### DATASET ROWS
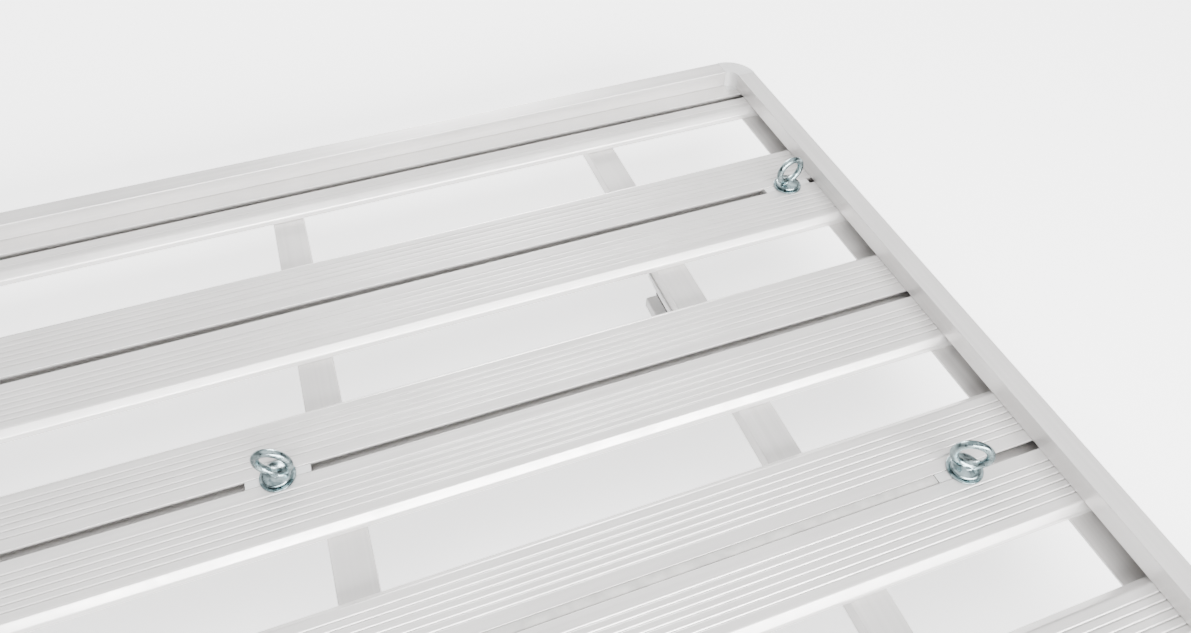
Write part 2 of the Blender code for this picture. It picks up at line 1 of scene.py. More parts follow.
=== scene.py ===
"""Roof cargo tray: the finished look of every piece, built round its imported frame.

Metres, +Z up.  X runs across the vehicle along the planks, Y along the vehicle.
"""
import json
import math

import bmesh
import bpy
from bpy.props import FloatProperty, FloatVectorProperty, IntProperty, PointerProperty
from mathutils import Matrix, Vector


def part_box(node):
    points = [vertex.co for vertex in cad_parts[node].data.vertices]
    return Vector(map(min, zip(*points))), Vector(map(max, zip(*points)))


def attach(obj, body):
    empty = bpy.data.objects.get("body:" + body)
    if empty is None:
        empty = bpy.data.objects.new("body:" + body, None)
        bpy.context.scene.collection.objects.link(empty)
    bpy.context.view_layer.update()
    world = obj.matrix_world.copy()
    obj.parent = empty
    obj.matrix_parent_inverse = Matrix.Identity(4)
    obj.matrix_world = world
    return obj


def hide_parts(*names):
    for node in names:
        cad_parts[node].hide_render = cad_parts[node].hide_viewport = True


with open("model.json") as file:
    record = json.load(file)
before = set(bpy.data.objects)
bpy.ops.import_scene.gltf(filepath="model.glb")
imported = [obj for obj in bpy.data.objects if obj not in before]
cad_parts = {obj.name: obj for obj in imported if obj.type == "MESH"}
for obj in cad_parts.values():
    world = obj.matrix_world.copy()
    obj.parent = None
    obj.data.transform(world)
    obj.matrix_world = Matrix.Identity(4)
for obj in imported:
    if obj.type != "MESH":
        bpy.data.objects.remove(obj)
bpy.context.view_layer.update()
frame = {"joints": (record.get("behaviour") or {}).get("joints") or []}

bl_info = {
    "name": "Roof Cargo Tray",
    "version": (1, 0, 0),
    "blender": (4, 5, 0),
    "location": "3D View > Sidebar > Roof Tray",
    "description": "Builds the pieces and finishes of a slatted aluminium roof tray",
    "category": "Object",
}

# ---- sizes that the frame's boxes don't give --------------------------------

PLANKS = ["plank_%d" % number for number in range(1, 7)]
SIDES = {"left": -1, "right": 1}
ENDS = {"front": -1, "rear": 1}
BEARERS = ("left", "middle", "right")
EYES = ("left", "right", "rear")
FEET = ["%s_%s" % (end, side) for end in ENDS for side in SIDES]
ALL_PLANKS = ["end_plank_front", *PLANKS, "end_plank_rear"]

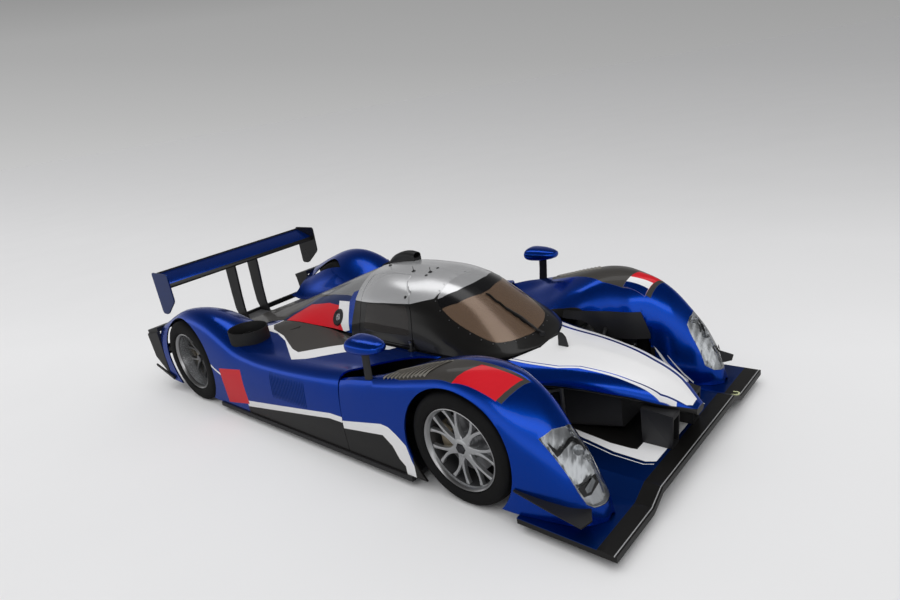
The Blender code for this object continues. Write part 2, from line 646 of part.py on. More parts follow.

### TO BE DONE
Your task is to quote the listing above word for word.

### FINISHED TASK
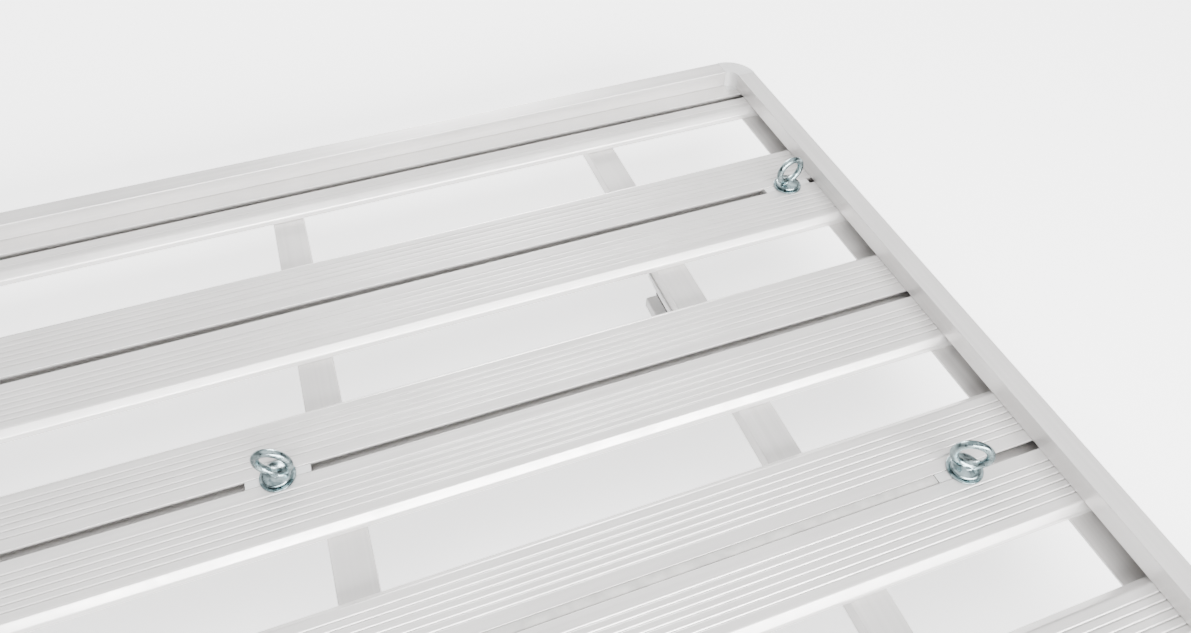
Write part 2 of the Blender code for this picture. It picks up at line 1 of scene.py. More parts follow.
=== scene.py ===
"""Roof cargo tray: the finished look of every piece, built round its imported frame.

Metres, +Z up.  X runs across the vehicle along the planks, Y along the vehicle.
"""
import json
import math

import bmesh
import bpy
from bpy.props import FloatProperty, FloatVectorProperty, IntProperty, PointerProperty
from mathutils import Matrix, Vector


def part_box(node):
    points = [vertex.co for vertex in cad_parts[node].data.vertices]
    return Vector(map(min, zip(*points))), Vector(map(max, zip(*points)))


def attach(obj, body):
    empty = bpy.data.objects.get("body:" + body)
    if empty is None:
        empty = bpy.data.objects.new("body:" + body, None)
        bpy.context.scene.collection.objects.link(empty)
    bpy.context.view_layer.update()
    world = obj.matrix_world.copy()
    obj.parent = empty
    obj.matrix_parent_inverse = Matrix.Identity(4)
    obj.matrix_world = world
    return obj


def hide_parts(*names):
    for node in names:
        cad_parts[node].hide_render = cad_parts[node].hide_viewport = True


with open("model.json") as file:
    record = json.load(file)
before = set(bpy.data.objects)
bpy.ops.import_scene.gltf(filepath="model.glb")
imported = [obj for obj in bpy.data.objects if obj not in before]
cad_parts = {obj.name: obj for obj in imported if obj.type == "MESH"}
for obj in cad_parts.values():
    world = obj.matrix_world.copy()
    obj.parent = None
    obj.data.transform(world)
    obj.matrix_world = Matrix.Identity(4)
for obj in imported:
    if obj.type != "MESH":
        bpy.data.objects.remove(obj)
bpy.context.view_layer.update()
frame = {"joints": (record.get("behaviour") or {}).get("joints") or []}

bl_info = {
    "name": "Roof Cargo Tray",
    "version": (1, 0, 0),
    "blender": (4, 5, 0),
    "location": "3D View > Sidebar > Roof Tray",
    "description": "Builds the pieces and finishes of a slatted aluminium roof tray",
    "category": "Object",
}

# ---- sizes that the frame's boxes don't give --------------------------------

PLANKS = ["plank_%d" % number for number in range(1, 7)]
SIDES = {"left": -1, "right": 1}
ENDS = {"front": -1, "rear": 1}
BEARERS = ("left", "middle", "right")
EYES = ("left", "right", "rear")
FEET = ["%s_%s" % (end, side) for end in ENDS for side in SIDES]
ALL_PLANKS = ["end_plank_front", *PLANKS, "end_plank_rear"]

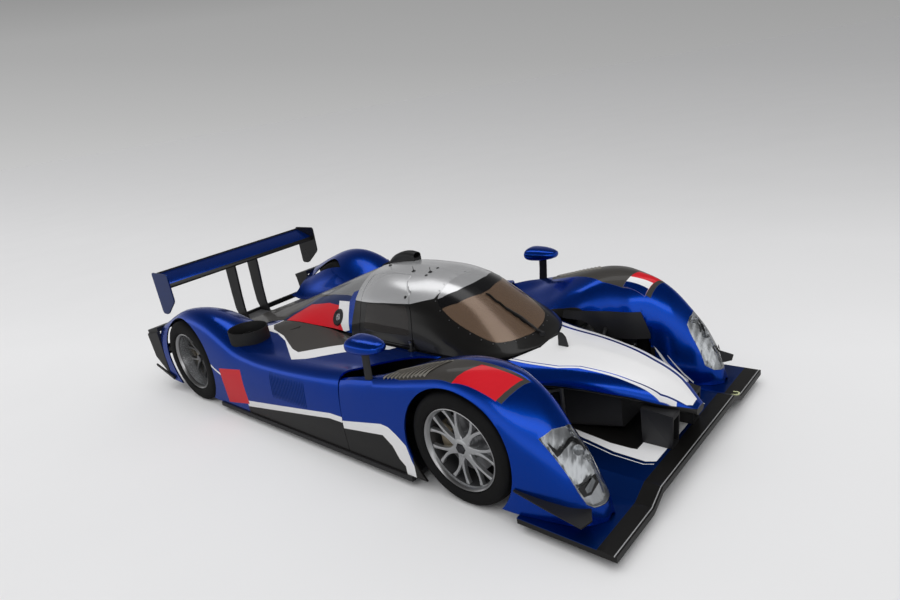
The Blender code for this object continues. Write part 2, from line 646 of part.py on. More parts follow.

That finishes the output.